Educational gobbledygook

1. A teacher I know has 3 year 11 biology classes. She has 70 students in these 3 classes in addition to 3 other junior science classes. During marking times her work load is overwhelming. Imagine marking 70 EEI assignments or 70 ERT assignments where each assignment takes up to 60 minutes to assess. Remember that this is for the 3 senior classes, and she also has assessment for her 3 junior classes. She is very seriously thinking of giving up teaching senior Biology, and maybe even teaching altogether, as the work load is too much. She does not have a work-life balance. It is just work.

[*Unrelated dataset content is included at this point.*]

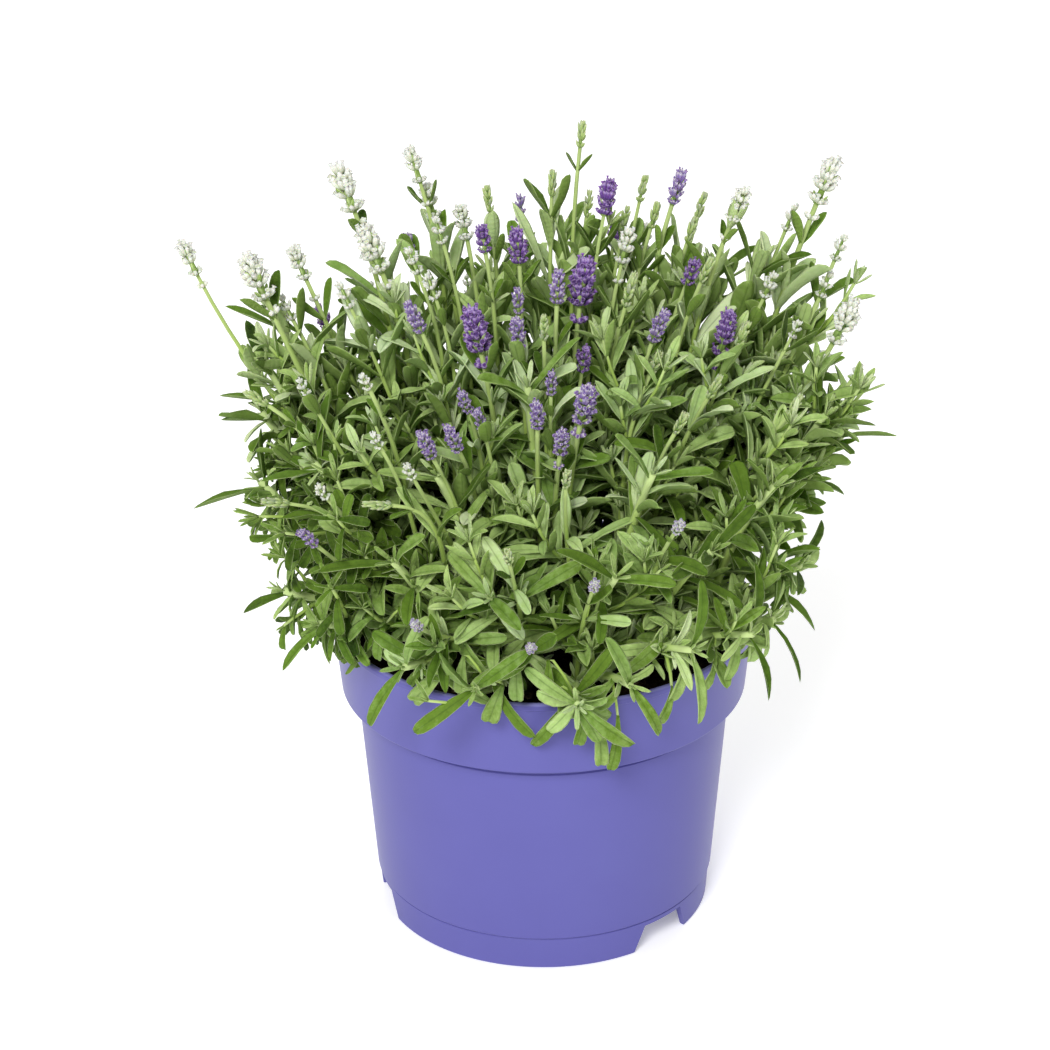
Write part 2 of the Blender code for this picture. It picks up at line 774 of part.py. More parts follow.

2. Imagine a class of 25 in year 11 physics.

- Imagine that the class has been arranged in 7 groups.

- Imagine that each group is studying a different experiment.

- Imagine that some of these experiments require a) a dark room, b) a quiet room, c) a real motor vehicle, d) a lot of electronic equipment, e) a lot of other basic physics equipment (eg. tuning forks etc).

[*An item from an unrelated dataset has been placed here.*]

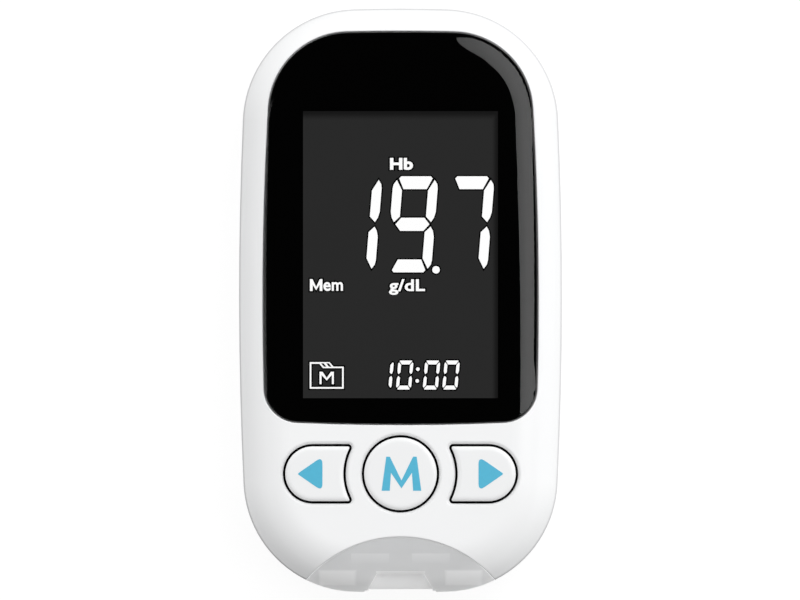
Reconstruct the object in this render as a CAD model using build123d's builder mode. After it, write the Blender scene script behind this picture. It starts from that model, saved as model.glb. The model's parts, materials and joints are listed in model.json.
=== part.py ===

- Imagine that in every lesson the students have to set up the equipment, use the equipment and the dismantle most of the equipment.

- Imagine having to go around and help each group, guide each group, cajole each group, monitor the safety aspect of each group, fix/modify the equipment of each group.

- Imagine helping each student produce a 1500 word report that requires organising room swaps so that you can get into a computer room, explain how to use Excel and its graphing function, explain the criteria used in marking the report (that is what you try to do), explain how to write a sentence, paragraph or report then make sure each student submits a draft that you try to mark within a week, about 10 hours of work, and then try to make sure every student hands in a finished report, followed by you spending in excess of 25 hours marking the finished reports.

- Imagine what I said is true. Well it is and that is just for one class!

I am no longer a teacher, but a project / report manager.

The students do not learn physics anymore. They are project / report developers.

3. Remember the 3 R’s, the good old days. Parents understood what they were being told. Is it any wonder parents do not know what is going on in schools today because teachers sure don’t. Your son/daughter if they choose to do senior sciences and mathematics could have 3 criteria each with 3 descriptors in each of physics, chemistry and biology and 3 explicit criteria (there are some implicit) in each of maths B and C. So 3 x 3 x 3 = 27 plus 2 x 3 = 6 plus add in 15 criteria for English your son/daughter must know about 50 criteria if they are even try to get an A.

For a Year 11 student to interpret 50 criteria is a big ask. If maths B is replaced with Modern History welcome to 12-15 criteria!

Parents of Queensland, if you can interpret “Demonstrate interrelationships of the aspects of enquiry” or “Values, motives, and perspectives of the author, and context of the source’s production and how does this affect the likely accuracy, likely reliability and representativeness of a source” then know how to provide the evidence for that descriptor then you fully understand the modern senior curriculum and your son/daughter should not have any problems.

If it is educational gobbledygook then complain to your Principal, local politician, federal politician and most importantly, complain to the QSA.